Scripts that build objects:

··········

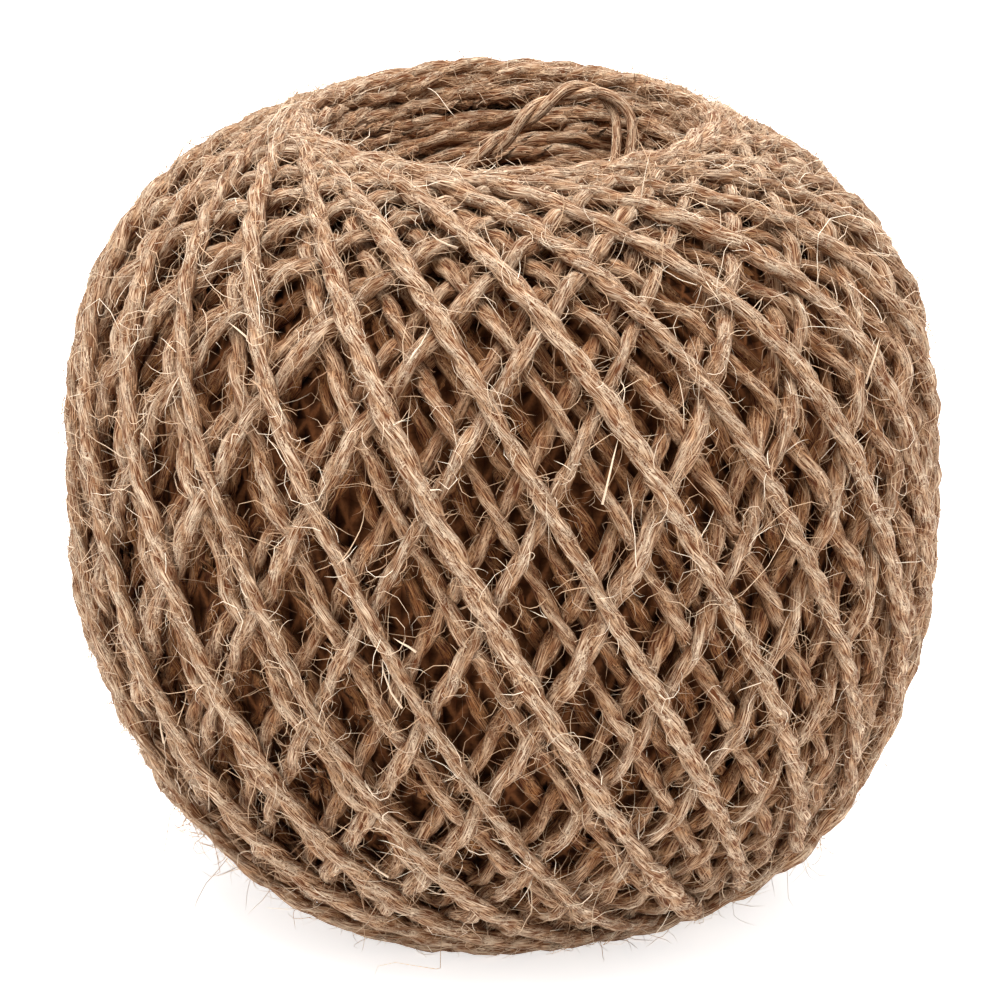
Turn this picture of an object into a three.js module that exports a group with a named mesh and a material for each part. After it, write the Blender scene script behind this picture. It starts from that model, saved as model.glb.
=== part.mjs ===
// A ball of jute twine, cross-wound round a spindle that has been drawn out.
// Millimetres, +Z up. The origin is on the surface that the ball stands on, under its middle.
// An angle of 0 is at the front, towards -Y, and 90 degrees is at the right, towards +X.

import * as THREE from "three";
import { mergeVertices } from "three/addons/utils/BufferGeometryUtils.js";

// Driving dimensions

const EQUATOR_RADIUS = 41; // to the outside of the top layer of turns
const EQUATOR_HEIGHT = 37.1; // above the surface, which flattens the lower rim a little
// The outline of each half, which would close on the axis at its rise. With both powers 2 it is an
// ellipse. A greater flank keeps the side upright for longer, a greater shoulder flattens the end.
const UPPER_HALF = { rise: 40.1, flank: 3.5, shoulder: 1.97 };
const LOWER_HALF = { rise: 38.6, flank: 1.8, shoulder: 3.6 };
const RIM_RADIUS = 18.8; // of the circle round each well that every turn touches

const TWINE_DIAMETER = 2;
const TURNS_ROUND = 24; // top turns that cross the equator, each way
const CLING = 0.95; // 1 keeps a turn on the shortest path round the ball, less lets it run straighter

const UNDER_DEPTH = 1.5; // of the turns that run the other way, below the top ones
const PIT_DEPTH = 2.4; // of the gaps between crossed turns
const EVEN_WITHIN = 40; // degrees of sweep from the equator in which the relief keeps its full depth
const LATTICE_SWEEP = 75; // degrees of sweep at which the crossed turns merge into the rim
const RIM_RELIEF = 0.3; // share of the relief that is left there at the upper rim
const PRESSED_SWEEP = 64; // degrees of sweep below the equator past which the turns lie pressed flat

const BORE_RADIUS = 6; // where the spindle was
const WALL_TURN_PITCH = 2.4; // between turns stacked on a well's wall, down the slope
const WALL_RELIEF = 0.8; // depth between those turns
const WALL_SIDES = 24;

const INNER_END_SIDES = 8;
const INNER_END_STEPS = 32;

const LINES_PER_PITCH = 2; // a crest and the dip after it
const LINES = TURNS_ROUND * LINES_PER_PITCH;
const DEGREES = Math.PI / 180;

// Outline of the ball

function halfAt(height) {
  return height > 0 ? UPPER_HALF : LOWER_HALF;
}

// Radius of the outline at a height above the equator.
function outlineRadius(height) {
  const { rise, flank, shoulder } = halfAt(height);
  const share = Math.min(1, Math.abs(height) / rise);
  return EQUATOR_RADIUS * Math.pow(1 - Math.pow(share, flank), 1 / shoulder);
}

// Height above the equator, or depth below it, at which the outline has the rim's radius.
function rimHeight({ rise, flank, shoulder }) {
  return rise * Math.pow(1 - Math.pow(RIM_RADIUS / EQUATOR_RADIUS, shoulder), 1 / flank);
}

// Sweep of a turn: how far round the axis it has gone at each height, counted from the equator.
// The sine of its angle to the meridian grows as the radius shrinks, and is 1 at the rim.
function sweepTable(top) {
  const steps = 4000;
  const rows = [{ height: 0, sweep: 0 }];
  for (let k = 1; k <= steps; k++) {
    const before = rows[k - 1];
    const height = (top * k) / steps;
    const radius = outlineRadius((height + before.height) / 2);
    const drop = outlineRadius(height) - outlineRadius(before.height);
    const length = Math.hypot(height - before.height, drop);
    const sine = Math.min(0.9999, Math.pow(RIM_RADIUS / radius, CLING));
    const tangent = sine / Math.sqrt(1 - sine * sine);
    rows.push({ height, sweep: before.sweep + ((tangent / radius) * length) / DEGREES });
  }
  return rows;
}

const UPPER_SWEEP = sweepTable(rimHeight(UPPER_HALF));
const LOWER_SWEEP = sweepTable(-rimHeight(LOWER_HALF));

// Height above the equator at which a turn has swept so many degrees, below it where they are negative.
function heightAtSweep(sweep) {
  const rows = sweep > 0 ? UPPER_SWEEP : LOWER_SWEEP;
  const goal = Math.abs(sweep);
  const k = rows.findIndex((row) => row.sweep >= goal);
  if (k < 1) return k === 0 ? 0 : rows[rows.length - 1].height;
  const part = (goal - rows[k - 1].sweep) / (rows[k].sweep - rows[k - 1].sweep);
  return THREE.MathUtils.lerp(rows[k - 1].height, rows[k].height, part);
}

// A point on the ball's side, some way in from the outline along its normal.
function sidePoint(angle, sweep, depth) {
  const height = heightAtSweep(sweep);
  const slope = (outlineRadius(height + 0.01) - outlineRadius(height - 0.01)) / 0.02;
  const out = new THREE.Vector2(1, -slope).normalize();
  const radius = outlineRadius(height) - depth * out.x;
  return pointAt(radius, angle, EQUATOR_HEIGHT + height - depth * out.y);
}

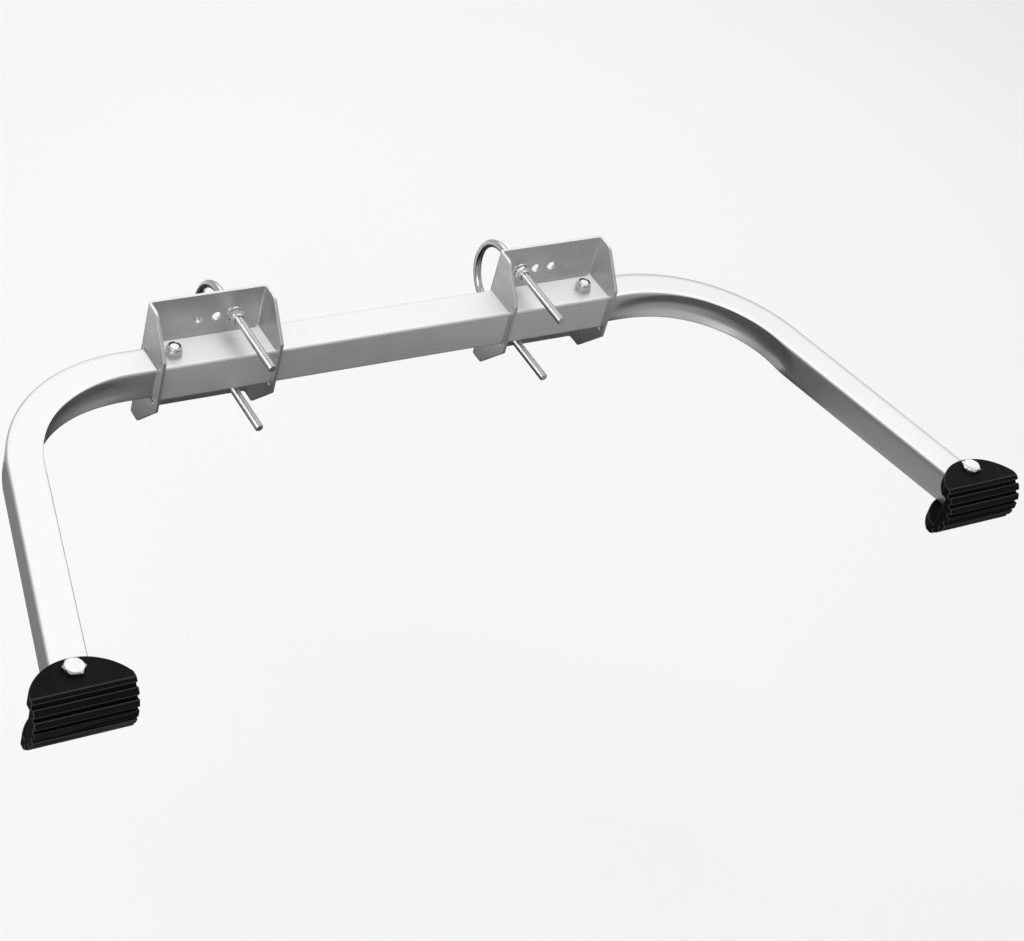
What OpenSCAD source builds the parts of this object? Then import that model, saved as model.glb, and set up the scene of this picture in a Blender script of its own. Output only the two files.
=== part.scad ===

··········

### [Exercise requirements]
Every entry must be quoted exactly as it appears above.

### [Result of this task]
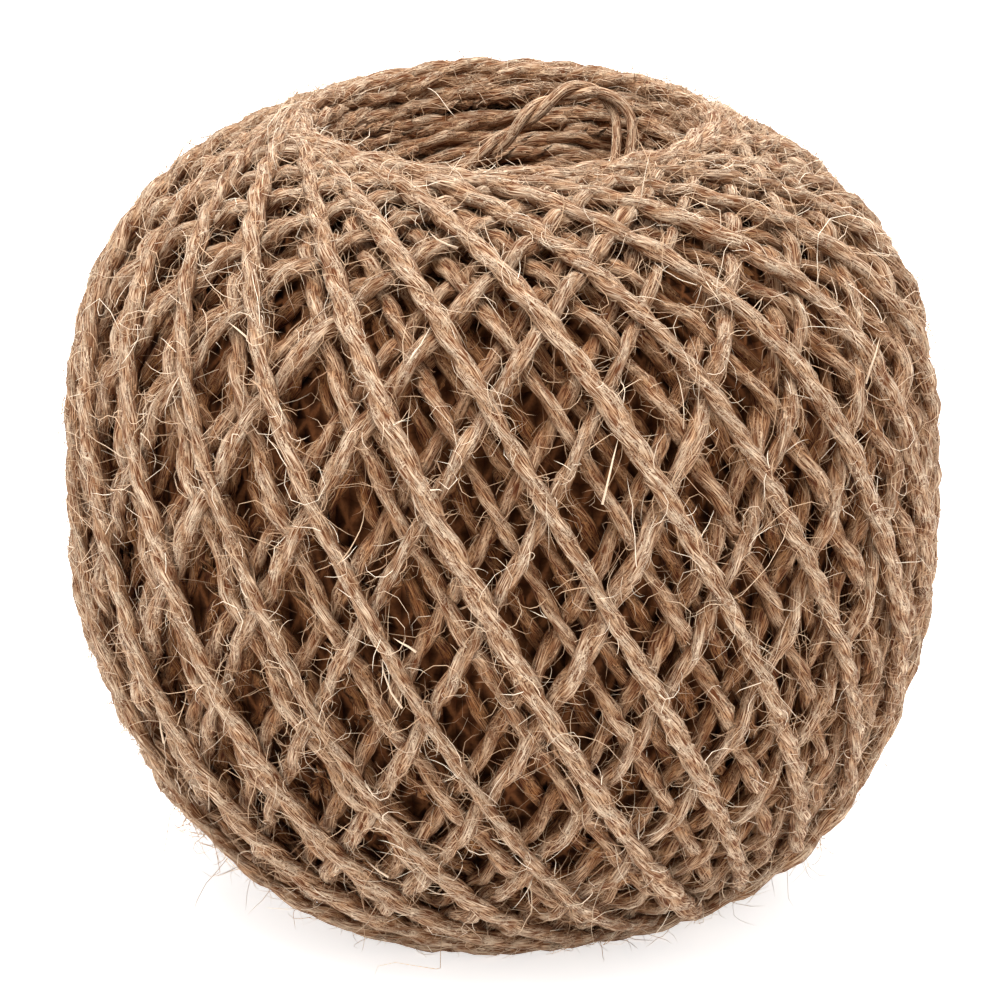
Turn this picture of an object into a three.js module that exports a group with a named mesh and a material for each part. After it, write the Blender scene script behind this picture. It starts from that model, saved as model.glb.
=== part.mjs ===
// A ball of jute twine, cross-wound round a spindle that has been drawn out.
// Millimetres, +Z up. The origin is on the surface that the ball stands on, under its middle.
// An angle of 0 is at the front, towards -Y, and 90 degrees is at the right, towards +X.

import * as THREE from "three";
import { mergeVertices } from "three/addons/utils/BufferGeometryUtils.js";

// Driving dimensions

const EQUATOR_RADIUS = 41; // to the outside of the top layer of turns
const EQUATOR_HEIGHT = 37.1; // above the surface, which flattens the lower rim a little
// The outline of each half, which would close on the axis at its rise. With both powers 2 it is an
// ellipse. A greater flank keeps the side upright for longer, a greater shoulder flattens the end.
const UPPER_HALF = { rise: 40.1, flank: 3.5, shoulder: 1.97 };
const LOWER_HALF = { rise: 38.6, flank: 1.8, shoulder: 3.6 };
const RIM_RADIUS = 18.8; // of the circle round each well that every turn touches

const TWINE_DIAMETER = 2;
const TURNS_ROUND = 24; // top turns that cross the equator, each way
const CLING = 0.95; // 1 keeps a turn on the shortest path round the ball, less lets it run straighter

const UNDER_DEPTH = 1.5; // of the turns that run the other way, below the top ones
const PIT_DEPTH = 2.4; // of the gaps between crossed turns
const EVEN_WITHIN = 40; // degrees of sweep from the equator in which the relief keeps its full depth
const LATTICE_SWEEP = 75; // degrees of sweep at which the crossed turns merge into the rim
const RIM_RELIEF = 0.3; // share of the relief that is left there at the upper rim
const PRESSED_SWEEP = 64; // degrees of sweep below the equator past which the turns lie pressed flat

const BORE_RADIUS = 6; // where the spindle was
const WALL_TURN_PITCH = 2.4; // between turns stacked on a well's wall, down the slope
const WALL_RELIEF = 0.8; // depth between those turns
const WALL_SIDES = 24;

const INNER_END_SIDES = 8;
const INNER_END_STEPS = 32;

const LINES_PER_PITCH = 2; // a crest and the dip after it
const LINES = TURNS_ROUND * LINES_PER_PITCH;
const DEGREES = Math.PI / 180;

// Outline of the ball

function halfAt(height) {
  return height > 0 ? UPPER_HALF : LOWER_HALF;
}

// Radius of the outline at a height above the equator.
function outlineRadius(height) {
  const { rise, flank, shoulder } = halfAt(height);
  const share = Math.min(1, Math.abs(height) / rise);
  return EQUATOR_RADIUS * Math.pow(1 - Math.pow(share, flank), 1 / shoulder);
}

// Height above the equator, or depth below it, at which the outline has the rim's radius.
function rimHeight({ rise, flank, shoulder }) {
  return rise * Math.pow(1 - Math.pow(RIM_RADIUS / EQUATOR_RADIUS, shoulder), 1 / flank);
}

// Sweep of a turn: how far round the axis it has gone at each height, counted from the equator.
// The sine of its angle to the meridian grows as the radius shrinks, and is 1 at the rim.
function sweepTable(top) {
  const steps = 4000;
  const rows = [{ height: 0, sweep: 0 }];
  for (let k = 1; k <= steps; k++) {
    const before = rows[k - 1];
    const height = (top * k) / steps;
    const radius = outlineRadius((height + before.height) / 2);
    const drop = outlineRadius(height) - outlineRadius(before.height);
    const length = Math.hypot(height - before.height, drop);
    const sine = Math.min(0.9999, Math.pow(RIM_RADIUS / radius, CLING));
    const tangent = sine / Math.sqrt(1 - sine * sine);
    rows.push({ height, sweep: before.sweep + ((tangent / radius) * length) / DEGREES });
  }
  return rows;
}

const UPPER_SWEEP = sweepTable(rimHeight(UPPER_HALF));
const LOWER_SWEEP = sweepTable(-rimHeight(LOWER_HALF));

// Height above the equator at which a turn has swept so many degrees, below it where they are negative.
function heightAtSweep(sweep) {
  const rows = sweep > 0 ? UPPER_SWEEP : LOWER_SWEEP;
  const goal = Math.abs(sweep);
  const k = rows.findIndex((row) => row.sweep >= goal);
  if (k < 1) return k === 0 ? 0 : rows[rows.length - 1].height;
  const part = (goal - rows[k - 1].sweep) / (rows[k].sweep - rows[k - 1].sweep);
  return THREE.MathUtils.lerp(rows[k - 1].height, rows[k].height, part);
}

// A point on the ball's side, some way in from the outline along its normal.
function sidePoint(angle, sweep, depth) {
  const height = heightAtSweep(sweep);
  const slope = (outlineRadius(height + 0.01) - outlineRadius(height - 0.01)) / 0.02;
  const out = new THREE.Vector2(1, -slope).normalize();
  const radius = outlineRadius(height) - depth * out.x;
  return pointAt(radius, angle, EQUATOR_HEIGHT + height - depth * out.y);
}

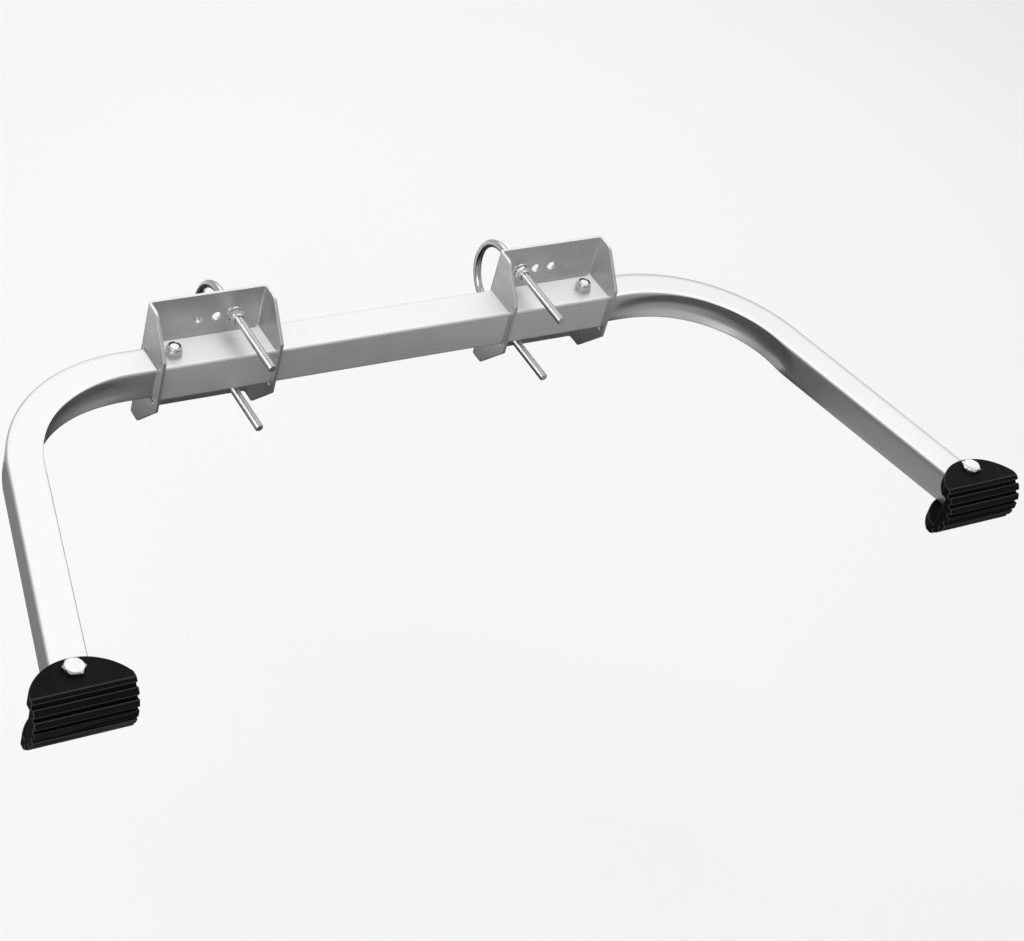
What OpenSCAD source builds the parts of this object? Then import that model, saved as model.glb, and set up the scene of this picture in a Blender script of its own. Output only the two files.
=== part.scad ===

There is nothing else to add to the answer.